We had eighteen permanent cats for awhile, and then, when Molly’s sister moved cross country, she left us her orange fluffy clone-of-Tigger Jill. She’s been under the bed a week now, but apparently comes out sometimes to be petted and to chow down. We now have two Jills, but we can make that work.
Meanwhile, Molly’s father moved in with us. We tucked him and his pipe smoke down in the basement (we allow him out for meals as long as he leaves his pipe downstairs) and he won’t allow the cats in his room. He’s a dog man and snubs the cats, which isn’t lost on them. Sometimes they mill around his breakfast bowl and one distracts him while the other drinks the milk out of his high-fiber cereal.
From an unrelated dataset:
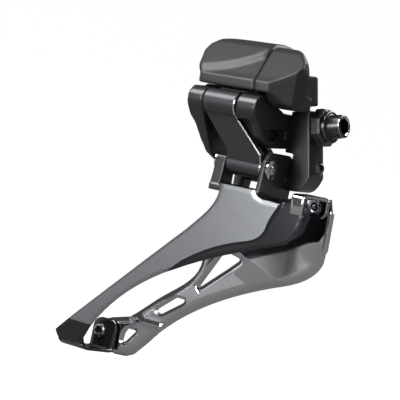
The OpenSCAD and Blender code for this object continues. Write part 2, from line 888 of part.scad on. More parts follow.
rivet_at = [tail_low[0] - 1.2, tail_low[1] + 5.4];
bridge_rivet_at = near(9.8, -25);

module tail_tab() {
    top = tail_low[1] + 10.4;
    low = tail_low[1] - 1.4;
    x0 = tail_back[0] + 6.8;
    x1 = tail_low[0] + 5.6;
    along_y([inner_face - 1, inner_face], concat(
        [[x0, low], [x1, low], [x1 + 0.4, top - 3]],
        curve([x1 + 0.2, top - 2.2], [x1 - 1, top - 0.6], [x1 - 3, top], [x1 - 5, top], 5),
        curve([x1 - 5, top], [x1 - 8, top], [x0 + 1.4, top - 2.4], [x0 + 1, top - 4], 5)
    ));
}

module bridge() {
    top = near(0, -21.2)[1];
    along_z([top - flange_t, top], [
        [bridge_x[0][0] + 1.6, outer_face + 0.4], [bridge_x[0][1], outer_face + 0.4],
        [bridge_x[1][1], inner_face - 1], [bridge_x[1][1], inner_face], [bridge_x[1][0], inner_face],
        [bridge_x[1][0], inner_face - 1]
    ]);
    along_y([inner_face - 1, inner_face], [
        [bridge_x[1][0], top], [bridge_x[1][0], top - 6], [bridge_x[1][0] + 1.4, top - 7],
        [bridge_x[1][1] - 1.4, top - 7], [bridge_x[1][1], top - 6], [bridge_x[1][1], top]
    ]);
}

inner_low_edge = concat(
    [near(14.2, -21.6), near(15.4, -25.6), near(15.4, -38)],
    curve(near(14.8, -42), near(13.4, -47.4), near(8, -50.2), near(2.9, -52.1), 8),
    curve(near(2.9, -52.1), cage(-22, -60.5), cage(-39.6, -72), cage(-49.4, -85.4), 14),
    [cage(-52.4, -88), cage(-55.7, -89.4), cage(-60.6, -89.8)]
);
inner_top_edge = concat(
    [cage(-62.8, -89.4), cage(-66, -86), cage(-64, -79), cage(-56.3, -75.4)],
    curve(cage(-49, -69.3), cage(-41, -62), cage(-30.5, -58), cage(-31, -50), 8),
    [near(-29.6, -40), near(-29.4, -31.5), near(-28.6, -28.4), near(-24.6, -24.7), near(-5, -24.7),
        near(3, -23.4), near(5.4, -21.6)]
);

// Triangle with round corners
module soft_triangle(span, corners, r) {
    mid = (corners[0] + corners[1] + corners[2]) / 3;
    along_y(span, [
        for (i = [0 : 2])
            let (
                a = corners[(i + 2) % 3],
                c = corners[i],
                b = corners[(i + 1) % 3],
                ua = unit(a - c),
                ub = unit(b - c)
            )
                for (t = [0 : 0.25 : 1])
                    (1 - t) * (1 - t) * (c + ua * r) + 2 * t * (1 - t) * c + t * t * (c + ub * r)
    ]);
}

window_corners = [cage(-31.8, -60.6), cage(-13, -46.8), cage(-29.6, -45.4)];

module inner_cage_plate() {
    color("#a9abb0") mech() difference() {
        union() {
            along_y([inner_face, inner_back], concat(inner_low_edge, inner_top_edge));
            translate([15.3, inner_face + 0.4, near(0, -38)[1]]) cylinder(h = 12.6, r = 1);
        }
        soft_triangle([inner_face - 1, inner_back + 1], window_corners, 3);
        along_y([inner_face - 1, inner_back + 1], [
            cage(-45.9, -70.8), cage(-43.8, -71.8), cage(-35.4, -66), cage(-35, -64.9), cage(-38.3, -64.8)
        ]);
        along_y([inner_face - 1, inner_back + 1], [
            cage(-58.2, -84.6), cage(-57, -84.6), cage(-52.9, -79.8), cage(-56.4, -79.7), cage(-57.8, -81.8)
        ]);
        for (x = side_rivet_x)
            y_bar([-30, 10], [x, web_low - 2.3], rivet_r);
        y_bar([-30, 10], rivet_at, rivet_r);
        y_bar([-30, 10], bridge_rivet_at, rivet_r);
    }
}

module plate_rivets() {
    color("silver") mech() for (x = top_rivet_x)
        translate([x, top_rivet_y, 0]) {
            translate([0, 0, web_low]) cylinder(h = web_t + flange_t, r = rivet_r);
            translate([0, 0, web_low - 0.5]) cylinder(h = 0.5, r = rivet_r + 0.7);
        }
}

module flange_rivets() {
    color("silver") mech() for (x = side_rivet_x) {
        y_bar([inner_face, flange_end], [x, web_low - 2.3], rivet_r);
        y_bar([flange_end, flange_end + 0.6], [x, web_low - 2.3], rivet_r + 0.8);
    }
}

module through_rivet(at) {
    y_bar([inner_face - 1, inner_back], at, rivet_r);
    y_bar([inner_back, inner_back + 0.6], at, rivet_r + 0.8);
    difference() {
        y_bar([inner_face - 1.8, inner_face - 1], at, rivet_r + 1.1);
        y_bar([inner_face - 3, inner_face - 1.4], at, rivet_r);
    }
}

module bridge_rivet() {
    color("silver") mech() through_rivet(bridge_rivet_at);
}

module tail_rivet() {
    color("silver") mech() through_rivet(rivet_at);
}

base_bracket();
clamp_block();
block_screws();
clamp_bolt();
radius_washer();
support_bolt();
wall_screw();
upper_outer_pin();
upper_inner_pin();
motor_shell();
front_cover();
cover_gasket();
cover_screws();
unit_screws();
motor_can();
motor_rotor();
idler_gear();
idler_pin();
gear_plate();
output_gear();
output_shaft();
shaft_bush();
shaft_seal();
drive_arm();
arm_pin();
drive_link();
horn_pin();
circuit_board();
position_sensor();
port_insert();
contact_pins();
outer_link();
inner_link();
carrier();
lower_outer_pin();
lower_inner_pin();
retaining_rings();
outer_cage_plate();
inner_cage_plate();
plate_rivets();
flange_rivets();
bridge_rivet();
tail_rivet();
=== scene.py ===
import json
import math

import bmesh
import bpy
import numpy as np
from mathutils import Matrix, Vector
from mathutils.geometry import delaunay_2d_cdt


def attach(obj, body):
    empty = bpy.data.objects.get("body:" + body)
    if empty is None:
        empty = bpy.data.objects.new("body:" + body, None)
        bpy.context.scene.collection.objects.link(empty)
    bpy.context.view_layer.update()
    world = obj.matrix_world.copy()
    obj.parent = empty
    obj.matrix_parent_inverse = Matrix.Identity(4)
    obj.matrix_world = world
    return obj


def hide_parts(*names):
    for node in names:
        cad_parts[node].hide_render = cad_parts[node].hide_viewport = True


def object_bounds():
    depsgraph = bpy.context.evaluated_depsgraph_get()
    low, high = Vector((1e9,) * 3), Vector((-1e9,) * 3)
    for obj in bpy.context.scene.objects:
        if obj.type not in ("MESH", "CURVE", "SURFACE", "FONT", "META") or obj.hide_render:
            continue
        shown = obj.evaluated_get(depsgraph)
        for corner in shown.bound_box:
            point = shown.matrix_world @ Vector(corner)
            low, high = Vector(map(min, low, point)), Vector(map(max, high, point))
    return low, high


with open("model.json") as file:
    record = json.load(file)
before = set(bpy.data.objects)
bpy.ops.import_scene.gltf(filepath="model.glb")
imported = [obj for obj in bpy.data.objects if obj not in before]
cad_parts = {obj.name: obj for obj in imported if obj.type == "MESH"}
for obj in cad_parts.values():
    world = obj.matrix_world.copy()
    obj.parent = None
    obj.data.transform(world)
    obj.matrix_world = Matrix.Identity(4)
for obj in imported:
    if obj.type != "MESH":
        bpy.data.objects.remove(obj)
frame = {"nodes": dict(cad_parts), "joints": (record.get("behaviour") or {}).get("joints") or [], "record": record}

cad_box = [list(corner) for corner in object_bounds()]
JOINTS = {joint["name"]: joint for joint in frame["joints"]}
MM = 0.001

# The link pins give the mechanism's own frame: x along them, y towards the frame, z square to both.
PITCH = math.asin(JOINTS["shift"]["axis"][2])
MECH = Matrix.Rotation(PITCH, 4, "Y")


def mech_box(node):
    """Lowest and highest corner of a CAD node in the mechanism's frame, in mm."""
    turn = MECH.inverted()
    points = [turn @ (vertex.co / MM) for vertex in frame["nodes"][node].data.vertices]
    low = Vector([min(point[i] for point in points) for i in range(3)])
    high = Vector([max(point[i] for point in points) for i in range(3)])
    return low, high


def pin_axis(node):
    low, high = mech_box(node)
    return (low + high) / 2


PIVOT_B = pin_axis("lower_outer_pin")
NECK_Z = PIVOT_B.z - 7.6
OUTER_FACE = mech_box("outer_cage_plate")[0].y
CAGE_WIDTH = 13.0
INNER_FACE = OUTER_FACE + CAGE_WIDTH
PLATE_T = 1.2


# ---------- shader groups ----------

def shader_group(name, inputs, outputs):
    """A shader node group with float inputs {name: default} and outputs [(name, socket type)]."""
    tree = bpy.data.node_groups.new(name, "ShaderNodeTree")
    tree.interface.new_socket("Vector", in_out="INPUT", socket_type="NodeSocketVector")
    for label, default in inputs.items():
        socket = tree.interface.new_socket(label, in_out="INPUT", socket_type="NodeSocketFloat")
        socket.default_value = default
    for label in outputs:
        tree.interface.new_socket(label, in_out="OUTPUT", socket_type="NodeSocketFloat")
    start = tree.nodes.new("NodeGroupInput")
    end = tree.nodes.new("NodeGroupOutput")
    return tree, start, end


def math_node(tree, operation, a, b=None, clamp=False):
    node = tree.nodes.new("ShaderNodeMath")
    node.operation = operation
    node.use_clamp = clamp
    for socket, value in zip(node.inputs, (a, b)):
        if value is None:
            continue
        if isinstance(value, (int, float)):
            socket.default_value = value
        else:
            tree.links.new(value, socket)
    return node.outputs[0]


def noise_node(tree, vector, scale, detail=3.0, roughness=0.55):
    node = tree.nodes.new("ShaderNodeTexNoise")
    node.inputs["Detail"].default_value = detail
    node.inputs["Roughness"].default_value = roughness
    tree.links.new(vector, node.inputs["Vector"])
    if isinstance(scale, (int, float)):
        node.inputs["Scale"].default_value = scale
    else:
        tree.links.new(scale, node.inputs["Scale"])
    return node.outputs["Fac"]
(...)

I could swear they’re giggling as he chases them off.
We have had as many as twenty-five cats at a time, and even though we’re always hoping to lower the numbers, we can never bear to part with any. We keep food in the garage for the neighborhood feral cats, who only became that way because their families moved off and left them. We try to catch them so they can be spayed and neutered but so far, no joy.
Our house may not be the sweetest-smelling in the neighborhood and we may be thinking of buying major stock in the kitty litter industry, but cats know they’re always welcome here.
Molly’s kids are in high school now -- no one warned me about teenagers (my mother always told me it was just me), the husband has moved on, the three original dogs are gone and four more have taken their place. But the cat thing has worked out so well and I love every one we’ve ever raised and every round belly I’ve ever smooched.
I just think it’s time to end this small-time tomfoolery and hit the big time. Sure, we could handle fifty cats or even a hundred. As long as I can remember all their names, there aren’t too many.
Maybe we can give them all pipes and shoo them into Grampa’s room.